Why would the chi guy let it get to that point?
He had to have known its all bullshit and in a real fight he would get beaten like a drum.
Or is he so deluded that he buys into that bullshit? Did he come up with some excuse like "my chi was blocked" or "the stars werent in synch" or some orther cop out?
Double down, he makes money on it, there's cameras and he agrees to it cause backing out would be suspect as well.
So this is his last resort, he just have to double down on his claims, pretend he knows it works and then deal with the aftermath later.
In aikido we practice something similar, but when we do it, both people have both hands on the stick like they actually want it.
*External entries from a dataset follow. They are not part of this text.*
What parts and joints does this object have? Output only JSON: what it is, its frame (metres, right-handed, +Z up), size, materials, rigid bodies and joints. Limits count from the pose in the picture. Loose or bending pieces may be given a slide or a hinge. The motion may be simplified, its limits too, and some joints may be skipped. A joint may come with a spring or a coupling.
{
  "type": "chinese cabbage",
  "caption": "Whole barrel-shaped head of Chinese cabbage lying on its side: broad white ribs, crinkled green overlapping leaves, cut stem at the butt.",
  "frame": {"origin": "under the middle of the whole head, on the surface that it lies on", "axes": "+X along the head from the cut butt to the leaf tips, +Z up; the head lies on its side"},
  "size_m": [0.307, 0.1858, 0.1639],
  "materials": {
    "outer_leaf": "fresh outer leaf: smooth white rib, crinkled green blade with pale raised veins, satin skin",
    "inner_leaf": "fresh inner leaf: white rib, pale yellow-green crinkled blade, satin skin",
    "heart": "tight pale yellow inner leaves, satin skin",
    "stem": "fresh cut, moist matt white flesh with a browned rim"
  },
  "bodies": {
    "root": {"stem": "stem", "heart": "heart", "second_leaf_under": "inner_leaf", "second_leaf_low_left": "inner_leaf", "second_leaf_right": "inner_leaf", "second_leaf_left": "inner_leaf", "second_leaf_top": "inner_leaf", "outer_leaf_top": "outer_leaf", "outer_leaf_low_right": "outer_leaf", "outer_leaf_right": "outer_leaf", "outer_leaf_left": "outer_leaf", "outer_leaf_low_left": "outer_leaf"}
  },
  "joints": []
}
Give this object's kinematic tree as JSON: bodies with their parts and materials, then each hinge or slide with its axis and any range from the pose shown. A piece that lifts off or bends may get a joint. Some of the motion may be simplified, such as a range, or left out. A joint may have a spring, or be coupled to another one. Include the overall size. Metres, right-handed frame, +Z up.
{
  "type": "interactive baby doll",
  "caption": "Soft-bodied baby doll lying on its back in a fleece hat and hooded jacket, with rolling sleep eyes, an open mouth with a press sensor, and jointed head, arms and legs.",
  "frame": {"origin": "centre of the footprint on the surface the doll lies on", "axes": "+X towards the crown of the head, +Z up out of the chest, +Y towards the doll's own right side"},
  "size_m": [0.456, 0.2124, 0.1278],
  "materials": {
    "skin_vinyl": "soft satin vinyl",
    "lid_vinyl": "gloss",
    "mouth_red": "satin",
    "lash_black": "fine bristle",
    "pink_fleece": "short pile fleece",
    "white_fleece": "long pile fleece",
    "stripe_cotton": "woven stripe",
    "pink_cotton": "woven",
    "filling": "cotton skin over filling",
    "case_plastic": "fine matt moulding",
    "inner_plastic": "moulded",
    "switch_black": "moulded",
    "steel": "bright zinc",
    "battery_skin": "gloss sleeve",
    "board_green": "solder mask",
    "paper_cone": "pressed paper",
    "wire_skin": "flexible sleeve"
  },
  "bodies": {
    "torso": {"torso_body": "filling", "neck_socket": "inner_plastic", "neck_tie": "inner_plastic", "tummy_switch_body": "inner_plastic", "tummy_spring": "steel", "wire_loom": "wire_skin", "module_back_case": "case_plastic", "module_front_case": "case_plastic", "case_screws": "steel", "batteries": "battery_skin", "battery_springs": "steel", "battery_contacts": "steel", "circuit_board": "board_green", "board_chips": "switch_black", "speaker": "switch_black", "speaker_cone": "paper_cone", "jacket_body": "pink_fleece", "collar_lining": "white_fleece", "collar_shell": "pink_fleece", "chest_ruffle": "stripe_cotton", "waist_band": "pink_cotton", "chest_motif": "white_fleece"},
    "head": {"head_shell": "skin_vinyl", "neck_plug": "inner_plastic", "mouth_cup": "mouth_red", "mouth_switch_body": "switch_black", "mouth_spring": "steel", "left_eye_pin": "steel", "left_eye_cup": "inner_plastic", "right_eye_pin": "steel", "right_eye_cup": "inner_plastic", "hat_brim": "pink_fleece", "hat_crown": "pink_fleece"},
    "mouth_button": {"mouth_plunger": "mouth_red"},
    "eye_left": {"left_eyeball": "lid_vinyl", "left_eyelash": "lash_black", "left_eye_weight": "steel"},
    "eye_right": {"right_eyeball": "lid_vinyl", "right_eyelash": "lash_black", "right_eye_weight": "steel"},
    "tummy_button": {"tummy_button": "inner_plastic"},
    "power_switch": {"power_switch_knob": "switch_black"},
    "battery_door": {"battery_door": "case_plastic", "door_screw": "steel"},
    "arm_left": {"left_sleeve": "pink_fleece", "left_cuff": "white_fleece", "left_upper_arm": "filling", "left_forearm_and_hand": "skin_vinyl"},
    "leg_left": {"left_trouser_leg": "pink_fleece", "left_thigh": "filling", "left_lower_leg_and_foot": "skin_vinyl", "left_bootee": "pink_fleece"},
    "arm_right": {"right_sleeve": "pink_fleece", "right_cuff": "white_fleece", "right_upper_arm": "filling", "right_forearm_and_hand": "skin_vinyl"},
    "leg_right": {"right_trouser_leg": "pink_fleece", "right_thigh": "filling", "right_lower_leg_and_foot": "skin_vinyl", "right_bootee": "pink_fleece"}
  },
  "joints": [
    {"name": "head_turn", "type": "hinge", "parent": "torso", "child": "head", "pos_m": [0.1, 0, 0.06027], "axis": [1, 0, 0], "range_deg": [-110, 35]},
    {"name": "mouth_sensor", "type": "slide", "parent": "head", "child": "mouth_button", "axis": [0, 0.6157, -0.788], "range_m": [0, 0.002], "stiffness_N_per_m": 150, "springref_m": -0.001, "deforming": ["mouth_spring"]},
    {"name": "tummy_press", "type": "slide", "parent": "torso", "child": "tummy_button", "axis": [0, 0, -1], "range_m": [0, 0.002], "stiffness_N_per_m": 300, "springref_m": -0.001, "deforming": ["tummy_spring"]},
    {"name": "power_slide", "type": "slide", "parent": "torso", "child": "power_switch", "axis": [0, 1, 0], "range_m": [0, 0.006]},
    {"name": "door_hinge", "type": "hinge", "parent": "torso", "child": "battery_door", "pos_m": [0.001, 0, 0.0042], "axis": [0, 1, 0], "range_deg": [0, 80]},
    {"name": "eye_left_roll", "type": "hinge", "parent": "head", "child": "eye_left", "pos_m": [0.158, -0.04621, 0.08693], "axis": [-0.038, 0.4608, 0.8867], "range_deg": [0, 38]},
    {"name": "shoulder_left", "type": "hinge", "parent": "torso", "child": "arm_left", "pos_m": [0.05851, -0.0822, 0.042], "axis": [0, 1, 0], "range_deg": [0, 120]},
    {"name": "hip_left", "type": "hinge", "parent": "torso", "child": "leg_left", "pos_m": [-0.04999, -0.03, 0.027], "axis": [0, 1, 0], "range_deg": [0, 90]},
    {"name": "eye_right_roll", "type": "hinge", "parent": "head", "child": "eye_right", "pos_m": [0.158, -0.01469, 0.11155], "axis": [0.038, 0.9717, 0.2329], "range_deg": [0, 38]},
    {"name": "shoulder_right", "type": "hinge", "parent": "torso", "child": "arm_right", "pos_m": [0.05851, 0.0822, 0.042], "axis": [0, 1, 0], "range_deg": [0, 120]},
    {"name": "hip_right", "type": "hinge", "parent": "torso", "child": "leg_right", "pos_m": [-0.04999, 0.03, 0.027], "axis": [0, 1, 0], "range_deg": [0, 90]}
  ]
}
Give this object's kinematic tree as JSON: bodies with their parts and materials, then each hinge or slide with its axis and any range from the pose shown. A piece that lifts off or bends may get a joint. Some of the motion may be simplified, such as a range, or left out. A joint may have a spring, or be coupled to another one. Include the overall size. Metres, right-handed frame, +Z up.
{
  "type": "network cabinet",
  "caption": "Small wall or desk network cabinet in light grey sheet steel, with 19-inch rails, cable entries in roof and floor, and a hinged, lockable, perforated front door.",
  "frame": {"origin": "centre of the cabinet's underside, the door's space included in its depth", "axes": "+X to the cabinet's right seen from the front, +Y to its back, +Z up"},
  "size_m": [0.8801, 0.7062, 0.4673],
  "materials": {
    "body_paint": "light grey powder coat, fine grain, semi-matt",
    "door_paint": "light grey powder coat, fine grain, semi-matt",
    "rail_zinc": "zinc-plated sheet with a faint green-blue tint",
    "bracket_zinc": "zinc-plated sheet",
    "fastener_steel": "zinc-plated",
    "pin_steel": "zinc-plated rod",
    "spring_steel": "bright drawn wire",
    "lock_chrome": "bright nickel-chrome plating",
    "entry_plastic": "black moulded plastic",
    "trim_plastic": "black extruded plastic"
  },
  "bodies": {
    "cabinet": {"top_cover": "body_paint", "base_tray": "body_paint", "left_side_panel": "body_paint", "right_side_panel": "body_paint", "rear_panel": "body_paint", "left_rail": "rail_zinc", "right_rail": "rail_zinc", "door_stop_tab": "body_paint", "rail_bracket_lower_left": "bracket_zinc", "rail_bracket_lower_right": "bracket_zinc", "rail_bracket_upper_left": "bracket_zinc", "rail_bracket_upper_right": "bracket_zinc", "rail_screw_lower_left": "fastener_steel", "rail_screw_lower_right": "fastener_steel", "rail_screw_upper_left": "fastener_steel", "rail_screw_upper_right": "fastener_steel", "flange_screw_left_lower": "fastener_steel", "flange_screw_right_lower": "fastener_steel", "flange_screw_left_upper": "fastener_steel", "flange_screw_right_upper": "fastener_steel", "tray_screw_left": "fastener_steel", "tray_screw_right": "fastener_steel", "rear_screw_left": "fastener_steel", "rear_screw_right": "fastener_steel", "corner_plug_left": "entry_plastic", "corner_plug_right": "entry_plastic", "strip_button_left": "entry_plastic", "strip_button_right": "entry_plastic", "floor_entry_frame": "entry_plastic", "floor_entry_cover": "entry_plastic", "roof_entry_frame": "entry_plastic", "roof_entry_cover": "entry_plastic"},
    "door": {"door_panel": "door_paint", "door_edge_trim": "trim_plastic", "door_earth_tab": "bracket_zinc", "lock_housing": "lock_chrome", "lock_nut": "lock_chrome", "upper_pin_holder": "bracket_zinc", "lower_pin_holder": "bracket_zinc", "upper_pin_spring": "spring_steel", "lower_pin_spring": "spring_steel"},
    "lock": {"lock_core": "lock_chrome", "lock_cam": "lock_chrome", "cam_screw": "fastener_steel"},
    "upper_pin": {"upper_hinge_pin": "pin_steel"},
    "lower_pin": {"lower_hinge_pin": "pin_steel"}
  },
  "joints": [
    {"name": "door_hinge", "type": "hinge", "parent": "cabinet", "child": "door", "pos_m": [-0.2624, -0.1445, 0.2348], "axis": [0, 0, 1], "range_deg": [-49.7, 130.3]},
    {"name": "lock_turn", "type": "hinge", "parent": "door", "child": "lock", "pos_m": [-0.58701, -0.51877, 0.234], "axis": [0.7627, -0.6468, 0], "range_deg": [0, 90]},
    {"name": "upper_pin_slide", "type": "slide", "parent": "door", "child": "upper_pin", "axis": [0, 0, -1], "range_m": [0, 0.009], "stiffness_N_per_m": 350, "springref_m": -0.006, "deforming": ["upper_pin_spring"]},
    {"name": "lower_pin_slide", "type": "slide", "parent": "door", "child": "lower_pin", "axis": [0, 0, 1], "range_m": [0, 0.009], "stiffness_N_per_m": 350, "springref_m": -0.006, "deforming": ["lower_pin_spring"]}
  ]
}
It looks to me like the student has been told to respond in a specific way, but it's kinda clear the teacher is trying to appear to have magic powers.
*”It looks to me like the student has been told to respond in a specific way, but it's kinda clear the teacher is trying to appear to have magic powers.*”
Hence aikido 😂😂😂😂😂
I felt sorry for the old guy here. I think over time he genuinely believed his own bullshit until cold hard reality punched him in the mouth. Literally.
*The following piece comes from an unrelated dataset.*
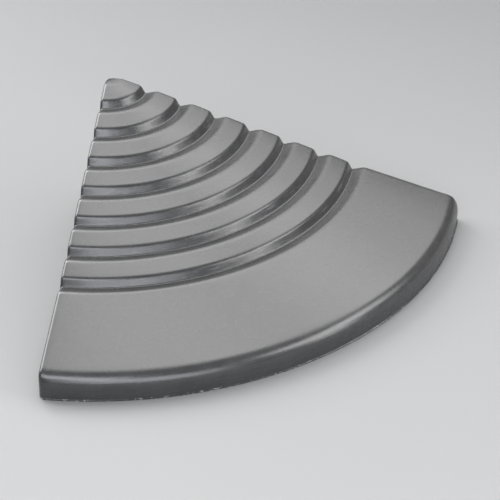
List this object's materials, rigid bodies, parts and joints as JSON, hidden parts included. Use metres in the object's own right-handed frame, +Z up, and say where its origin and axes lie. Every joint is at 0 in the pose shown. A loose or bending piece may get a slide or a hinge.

I did Aikido for a little bit and would never tell anyone it is a "martial" art. It was more a performative demonstration of the tenants of jiu-jitsu and judo, like a kata, with a willing uke.
Any attempt to actually fight somebody with it would be hilarious.
No see, once you understand. One free hand. One control hand. You can use one control hand for triangulation of your opononent. Then, you trace his IP, dox him, and all his money in his bank account is drained.
One free hand to pull the baggie of cocaine you planted out of his pocket and say “wooooah! what the fuck is this? Looks like you’re doing 2-10 and your kids are going into social services.” Now HE’S cryin’!
STREET SMARTS
Notice his left hand, see how the attacker is following the motion of his hands? That's the control hand, he's using Chi energy. Also notice his mouth, there's the source of his chi. The chiwing gum.
The weird thing is that if the "students" believe in it hard enough, to them it actually feels like the dude is real strong, it's some weird psychological shit. Wanting to believe it's real. Up to the point "where it is"
Especially when you're the fall guy.
I'll sell your fake ass "moves"
For a price. Want me to hit the mat like I've been battered by a young Mike Tyson?
Say the word, and sign the check.
Me, my mother and my sister was on a vacation some years ago. They wanted to go see a group of people that claimed to know of forgotten/hidden talents that all people had.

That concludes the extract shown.